Welcoming that decision, the boss of the US National Music Publishers Association, David Israelite, said on Friday: “Today the court reaffirmed the headline rate increase we earned four long years ago, confirming that songwriters need and deserve a significant raise from the digital streaming services who profit from their work”.
“This process was protracted and expensive”, he added, “and though we are relieved with the outcome, years of litigation to uphold a rate increase we spent years fighting for is a broken system. Now, songwriters and music publishers finally can be made whole and receive the rightful royalty rates from streaming services that they should’ve been paid years ago”.
Although the big old rate increase was reconfirmed by the CRB, some amendments were made regarding some of the technicalities in the compulsory licence that Spotify et al had objected to.
In particular that affects rules regarding ‘total content cost’, which guarantees publishers a minimum percentage of the total amount a service pays over to the music industry, and ‘bundling’, which impacts on things like family plans and mobile bundles. Both those rules have been amended in a way that is more favourable to the services.
With that in mind, Israelite said that those rules would become a focus for the NMPA as the CRB considers the rates for 2023 to 2028. “We will fight to increase the TCC, or percentage of label revenue, which amounts to an insurance policy for songwriters, in the next CRB”, he added, “and will also fight for stronger terms regarding bundles”.
The NMPA is also pushing for another increase in the top-line rate for the next period, hoping to get that up to 20%. There was a sense that it was with that in mind that some of the services – Amazon as well as Spotify – proposed a 10.5% rate for the next five years, ie hoping that if they entered the proceedings with a proposal around 10% and the publishers at 20%, the CRB would end up opting for something around 15%.
However, with 15.1% now confirmed as the closing rate for this period, the NMPA will be hoping that it can persuade the CRB judges to further increase it in the next period.
For the streaming services, the primary aim is to keep their financial commitment to the music industry at large under 70% of their revenues, which means if more is allocated to the song rights then less can go to the recording rights.
In most markets, as the publishers and collecting societies have slowly increased their revenue share as deals come up for renewal, the services have been able to negotiate the rate paid to record labels and music distributors down a little.
So much so, outside the US, when the slicing of the digital pie is debated, the focus is often mainly on whether or not there should be a reallocation of some of the money that currently goes to the recordings to the songs.
However, when it comes to the CRB proceedings in the US, the labels are not involved, so the whole thing very much becomes a battle between the songwriter and publisher community and the streaming services. That was something noted by the Digital Media Association on Friday, which reckons that all the various stakeholders – artist, labels, songwriters, publishers and services – should be involved in any digital pie debate.
The boss of the trade group for the streaming sector, Garrett Levin, said: “The streaming services thank the judges for their efforts.
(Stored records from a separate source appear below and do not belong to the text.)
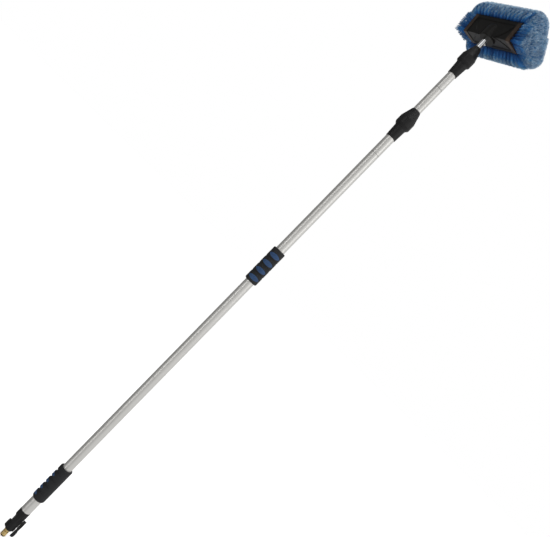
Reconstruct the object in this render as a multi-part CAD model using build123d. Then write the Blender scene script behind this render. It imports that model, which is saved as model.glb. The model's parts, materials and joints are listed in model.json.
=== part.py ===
from build123d import *
import math
import os

# Telescopic flow-through cleaning pole with an angled wash brush, in millimetres.
# Frame: the pole stands along +Z. The origin is on the pole's axis, where the hose nipple's barrel starts.
# The upper grip's pads face -Y, the lower grip's pads face -X, and the valve lever is on the +X side.

# ---------------------------------------------------------------- driving dimensions
RUN = 0.05                  # radial clearance of a running fit
SNUG = 0.03                 # radial gap between pieces that don't move on each other

OUTER_R, OUTER_BORE = 14.0, 12.7       # outer tube
MIDDLE_R, MIDDLE_BORE = 12.5, 11.25    # middle tube
INNER_R, INNER_BORE = 9.5, 8.5         # inner tube

OUTER_FOOT, OUTER_TOP = 70.0, 1531.0
MIDDLE_FOOT, MIDDLE_TOP = 303.0, 1769.0
INNER_FOOT, INNER_TOP = 430.0, 1888.0
CRIMP_Z = 1680.7                       # rolled groove that holds the guide bush

NIPPLE_R, NIPPLE_LENGTH, NIPPLE_TIP = 8.0, 11.5, -4.5
NIPPLE_BORE = 4.5
VALVE_FOOT, VALVE_TOP, VALVE_R = 19.5, 66.5, 12.3
VALVE_CAVITY_R, BALL_Z, BALL_R = 10.4, 52.2, 9.0
STEM_R, BONNET_R, BONNET_X = 3.15, 11.6, 15.0
HUB_R, HUB_X0, HUB_X1 = 10.8, 15.3, 24.3
FERRULE_Z0, FERRULE_Z1, FERRULE_R = 64.5, 88.3, 15.6
SLEEVE_Z1, SLEEVE_R = 133.3, 15.2

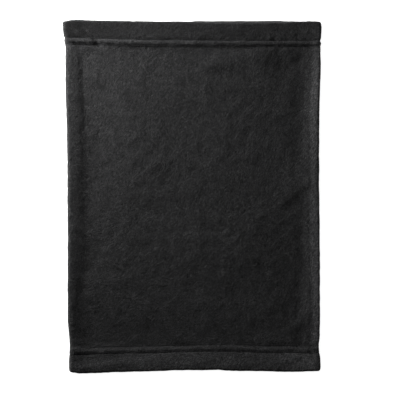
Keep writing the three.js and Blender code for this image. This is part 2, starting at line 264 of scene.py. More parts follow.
# ---- how the front ply settles: a cloth simulation --------------------------------------
def settle():
    """The front ply as a sheet that falls on the back ply and on what lies between them. Returns a function (x, y) -> drop in mm, 0 or less."""
    nx, ny = 78, 104
    y0, y1 = -146.5, 147.0
    gu, gy = np.linspace(0, 1, nx), np.linspace(y0, y1, ny)
    Ug, Yy = np.meshgrid(gu, gy, indexing="ij")

    def across(u, y):
        lo, hi = at(LEFT, y) + BORDER_L, at(RIGHT, y) - CLOTH / 2 - RX - BAND
        return lo + (hi - lo) * u

    X = across(Ug, Yy)

    def obstacle(x, y):
        left, right = at(LEFT, y), at(RIGHT, y)
        allowance = smooth((14.0 - (x - left)) / 1.6)
        base = 5.4 + 0.9 * N4(x / 60 + 3, y / 60) + 0.45 * N5(x / 24 + 3, y / 31)
        label = smooth((x + 116) / 5) * smooth((-66 - x) / 7) * smooth((16 - np.abs(y + 98)) / 5) * smooth((y + 120) / 4)
        return np.maximum(np.maximum(base, 7.4 * allowance), 6.3 * label)

    def plane(name, x, y, z):
        n, m = x.shape
        idx = np.arange(n * m).reshape(n, m)
        faces = np.stack([idx[:-1, :-1], idx[1:, :-1], idx[1:, 1:], idx[:-1, 1:]], -1).reshape(-1, 4)
        me = bpy.data.meshes.new(name)
        me.from_pydata(np.stack([x, y, z], -1).reshape(-1, 3).tolist(), [], faces.tolist())
        ob = bpy.data.objects.new(name, me)
        bpy.context.scene.collection.objects.link(ob)
        return ob

    # ten times life size, which suits the solver
    K = 0.01
    ox, oy = np.meshgrid(np.linspace(-131, 131, 132), np.linspace(-156, 157, 157), indexing="ij")
    ground = plane("sim_ground", ox * K, oy * K, obstacle(ox, oy) * K)
    rest = rest_height(Yy, Yy, X)
    cloth = plane("sim_cloth", X * K, Yy * K, (rest + 0.35 * N1(X / 31, Yy / 37) + 0.15 * N2(X / 15 + Yy / 30, Yy / 21 - X / 31)) * K)
    pins = cloth.vertex_groups.new(name="pins")
    edge = np.zeros(X.shape, bool)
    edge[:1], edge[-1:], edge[:, :1], edge[:, -1:] = True, True, True, True
    pins.add(np.flatnonzero(edge.reshape(-1)).tolist(), 1.0, "REPLACE")
    ground.modifiers.new("c", "COLLISION")
    ground.collision.thickness_outer = 0.004
    ground.collision.cloth_friction = 8
    m = cloth.modifiers.new("cloth", "CLOTH")
    s = m.settings
    s.quality, s.mass, s.air_damping = 6, 0.25, 2.0
    s.tension_stiffness = s.compression_stiffness = 12
    s.shear_stiffness, s.bending_stiffness = 6, 9.0
    s.vertex_group_mass = "pins"
    s.shrink_min = -0.0006
    m.collision_settings.distance_min = 0.008
    m.collision_settings.collision_quality = 2
    m.collision_settings.use_self_collision = False
    m.point_cache.frame_start, m.point_cache.frame_end = 1, 34
    scene = bpy.context.scene
    for f in range(1, 35):
        scene.frame_set(f)
    dg = bpy.context.evaluated_depsgraph_get()
    me = cloth.evaluated_get(dg).to_mesh()
    co = np.empty(len(me.vertices) * 3)
    me.vertices.foreach_get("co", co)
    z = co.reshape(nx, ny, 3)[..., 2] / K
    cloth.evaluated_get(dg).to_mesh_clear()
    scene.frame_set(1)
    for o in (cloth, ground):
        me = o.data
        bpy.data.objects.remove(o)
        bpy.data.meshes.remove(me)
    drop = np.clip(z - rest, -2.4, 0.9)
    rim = np.minimum(np.minimum(Ug, 1 - Ug) * (nx - 1), np.minimum(Yy - y0, y1 - Yy) / (y1 - y0) * (ny - 1))
    # fleece is thicker than the solver's sheet, so its bends are rounder
    for _ in range(14):
        q = np.pad(drop, 1, mode="edge")
        drop = 0.5 * drop + 0.125 * (q[:-2, 1:-1] + q[2:, 1:-1] + q[1:-1, :-2] + q[1:-1, 2:])
    drop = drop * smooth(rim / 3.5)
    print("SETTLE drop min/mean/max", drop.min(), drop.mean(), drop.max())

    def sample(x, y):
        lo, hi = at(LEFT, y) + BORDER_L, at(RIGHT, y) - CLOTH / 2 - RX - BAND
        fx = np.clip((x - lo) / (hi - lo) * (nx - 1), 0, nx - 1.0001)
        fy = np.clip((y - y0) / (y1 - y0) * (ny - 1), 0, ny - 1.0001)
        i, j = fx.astype(int), fy.astype(int)

        def cubic(t):
            return [((-t + 2) * t - 1) * t / 2, ((3 * t - 5) * t) * t / 2 + 1, ((-3 * t + 4) * t + 1) * t / 2, (t - 1) * t * t / 2]

        wa, wb, out = cubic(fx - i), cubic(fy - j), 0.0
        for p in range(4):
            for q in range(4):
                out = out + wa[p] * wb[q] * drop[np.clip(i + p - 1, 0, nx - 1), np.clip(j + q - 1, 0, ny - 1)]
        return out

    return sample


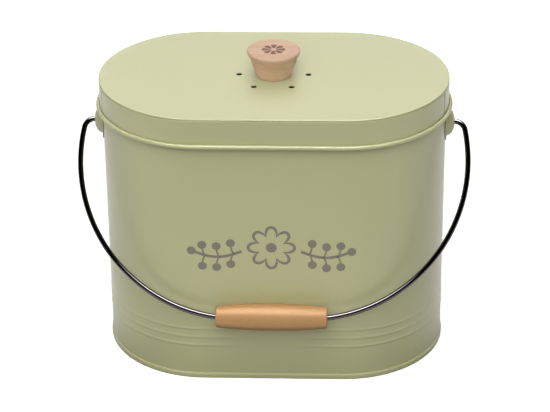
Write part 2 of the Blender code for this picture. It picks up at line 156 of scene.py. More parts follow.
def turnedPoints(outline, cols, at, axis="z"):
    # the outline's points (r, h), turned round the axis through the point at
    a = np.linspace(0, 2 * math.pi, cols, endpoint=False)
    r, h = outline[:, :1], outline[:, 1:2]
    flat = [r * np.cos(a), r * np.sin(a), np.broadcast_to(h, (len(outline), cols))]
    if axis == "x":
        flat = [flat[2], flat[0], flat[1]]
    return np.stack(flat, -1) + np.asarray(at)


def arcPoints(centre, radius, start, end, steps):
    # points (r, z) at even angles, in degrees from +r towards +z
    a = np.radians(np.linspace(start, end, steps + 1))
    return np.stack([centre[0] + radius * np.cos(a), centre[1] + radius * np.sin(a)], -1)


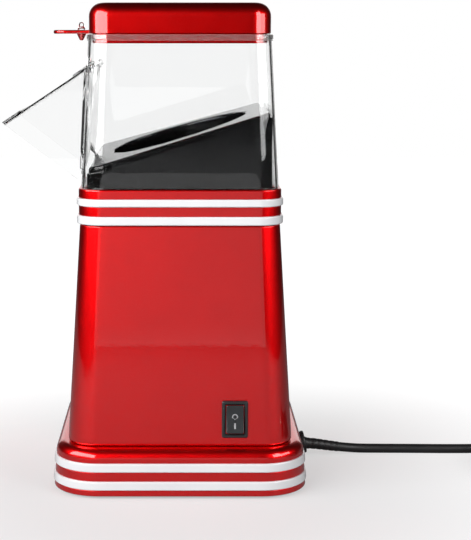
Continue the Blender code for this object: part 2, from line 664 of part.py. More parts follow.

Today’s decision reflects a significant increase in the royalties that will be paid to publishers. The work to give effect to these new rates will soon begin in earnest. The streaming services are committed to working with [collecting society] the MLC and music publishing companies to facilitate the accurate distribution of royalties”.
“This proceeding is also a reminder that rate-settings do not – and cannot – take place in a vacuum”, he added. “Today’s decision comes as the three major label groups – which operate the world’s three largest music publishers – continue to earn the lion’s share of the industry profits while reporting consistent double-digit revenue growth as a result of streaming”.
“Looking ahead”, he concluded, “streaming services believe it’s time for all stakeholders – labels, publishers, writers, artists and the services – to engage in comprehensive discussions to figure out the right royalty-sharing balance going forward”.